Я никогда не умела обращаться с прислугой, даже в те времена, когда обслуживание еще что-то значило. Я не смела командовать, каждую свою просьбу заворачивала в шелковую бумажку. Я целовала их, поверяла им мои горести и радости, даже если была с ними знакома каких-нибудь полчаса. А потом, не будучи по натуре ни терпеливой, ни снисходительной, ни великодушной, могла вдруг закатить ужасающую сцену из-за пустяка! И тогда мне швыряли передник в лицо, и я сразу же сожалела о своей вспыльчивости, сознавая свое зависимое положение. Люди, которым я платила за то, чтобы они меня обслуживали, всегда судили меня без снисхождения: они меня не уважали и не стеснялись говорить в глаза все, что обо мне думают.
Мои горничные держали меня в страхе.
На сей раз предлог был следующий: она всегда работала в порядочных домах, где был один «месье» на протяжении всей ее службы. Она не потерпит, чтобы ею командовал новый «месье».
Эта женщина была права, я не должна была бросать Сэми, но я не могла позвать его обратно — слишком поздно. У Сэми тоже появилась новая подруга, я прочла об этом в газетах и чуть с ума не сошла от ревности. Но что за бред: возвращаться к любовнику, с которым порвала несколько месяцев назад, ради того чтобы удержать горничную.
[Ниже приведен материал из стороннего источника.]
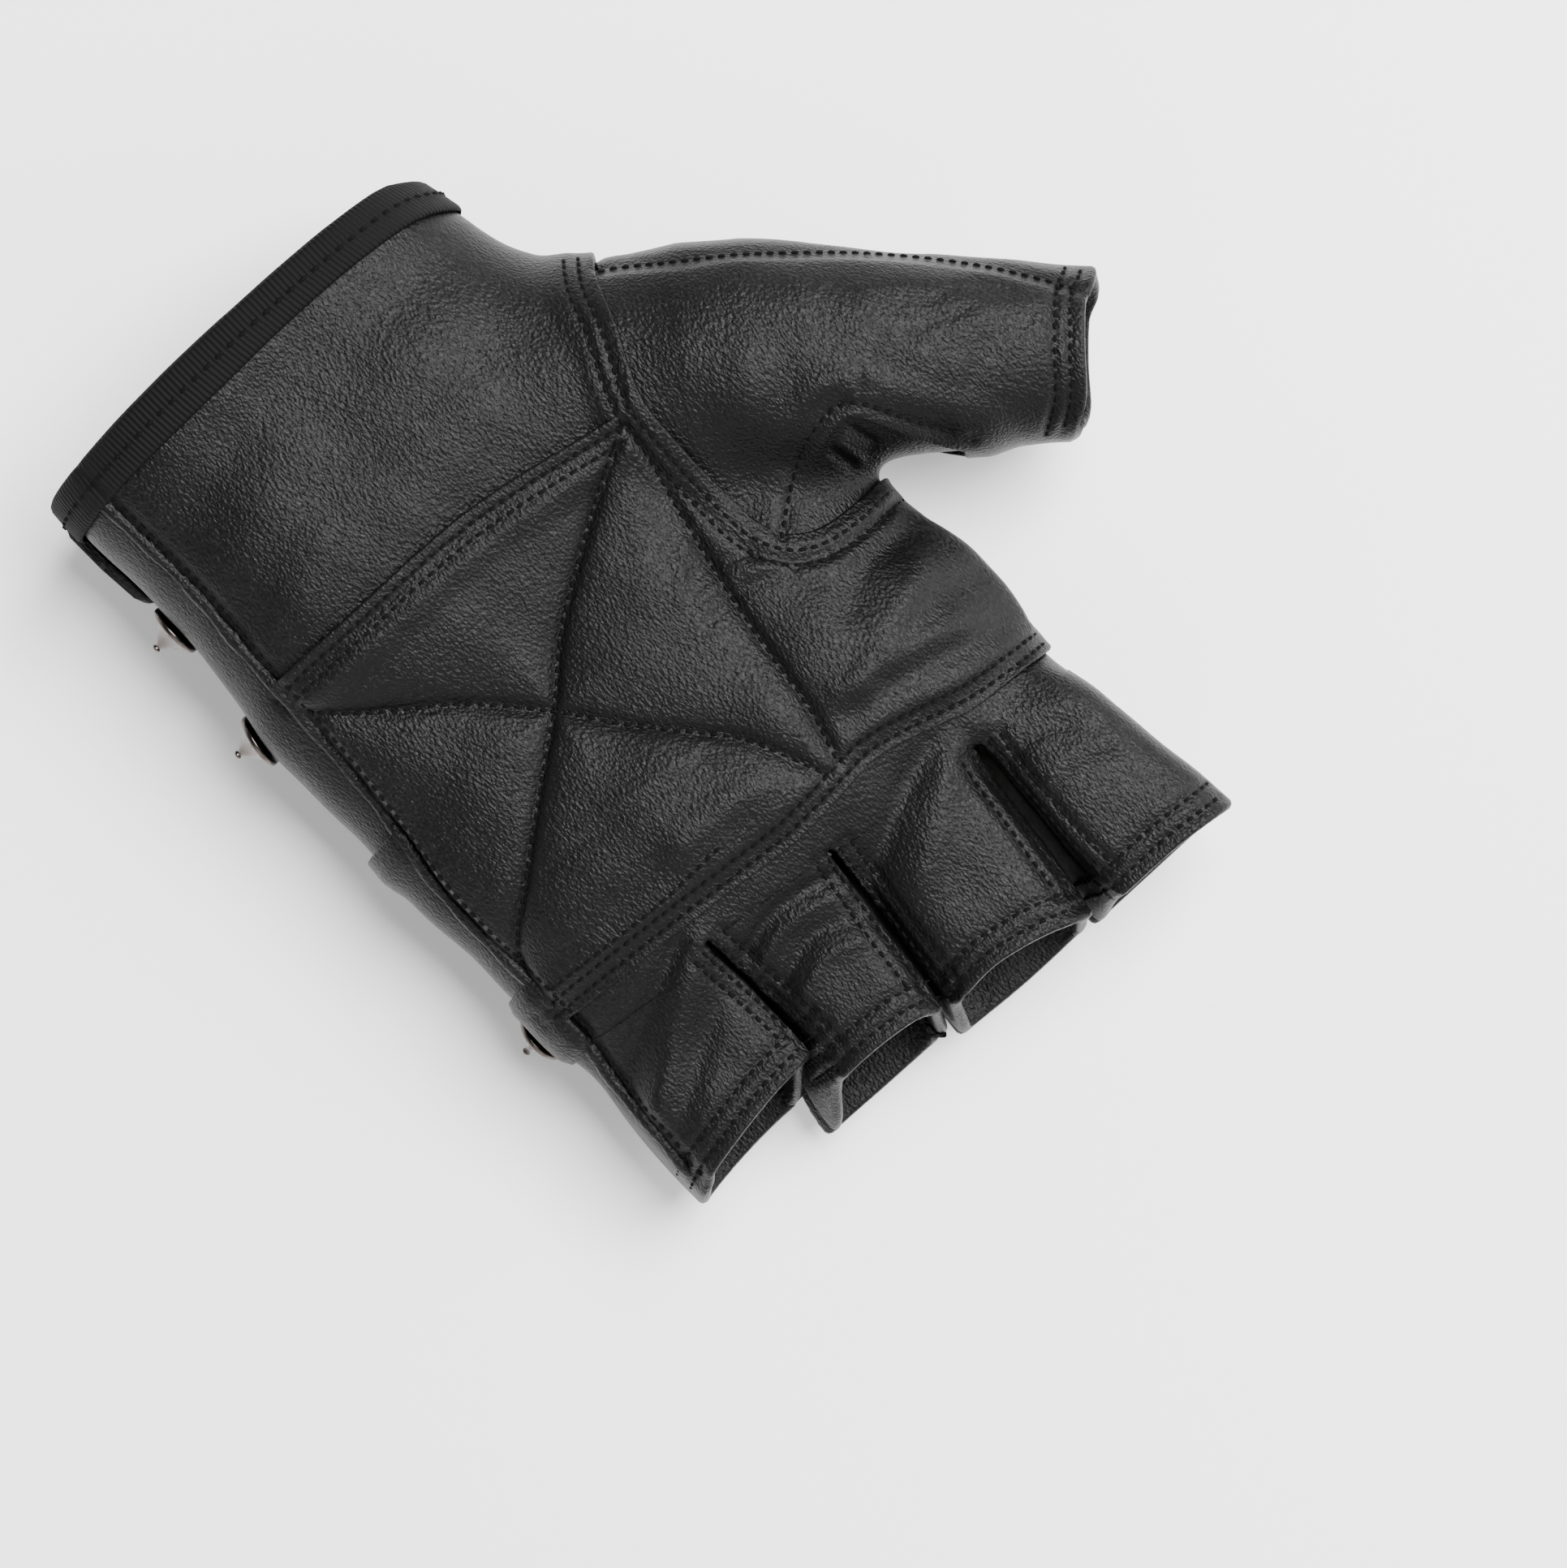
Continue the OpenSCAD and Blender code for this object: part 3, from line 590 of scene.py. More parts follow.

Я призвала на помощь маму, Бабулю, мою Дада и всех святых. Тогда и вошла в мою жизнь мадам Рене, вошла и осталась на пятнадцать лет. Рене Мари была незаметной и незаменимой свидетельницей многих событий в моей биографии. Она больше походила на служанку кюре, чем на домоправительницу кинозвезды. На нее я смогла наконец всецело положиться и доверить ей руль моего домашнего корабля. Даже когда менялся капитан (а за пятнадцать лет это случалось не единожды...), она не покидала своего поста.
Боб, со своей стороны, навел порядок в моих делах и подыскал мне секретаршу, достойную так называться, — она тоже оставалась со мной больше пятнадцати лет. У Боба не было определенной профессии, он занимался тем, что ему нравилось, то в Бразилии, то за ее пределами, играл в покер, курил огромные сигары «Давидофф», однако все его уважали. В нем чувствовалась какая-то основательность, наверно, она-то меня и покорила: мне было с ним надежно.
Но мои родители восприняли его совсем иначе...
Кто он такой, этот проходимец? Жиголо, заокеанский авантюрист, да еще и картежник-профессионал к тому же! Стыд и срам!
Счастье еще, что Мижану вышла за юношу из очень хорошей семьи, красивого, образованного, прекрасно воспитанного, — это немного подняло престиж семьи Бардо.
На мои подвиги как на кинематографическом, так и на любовном поприще смотрели очень косо, и мне нечем было гордиться перед папой и мамой.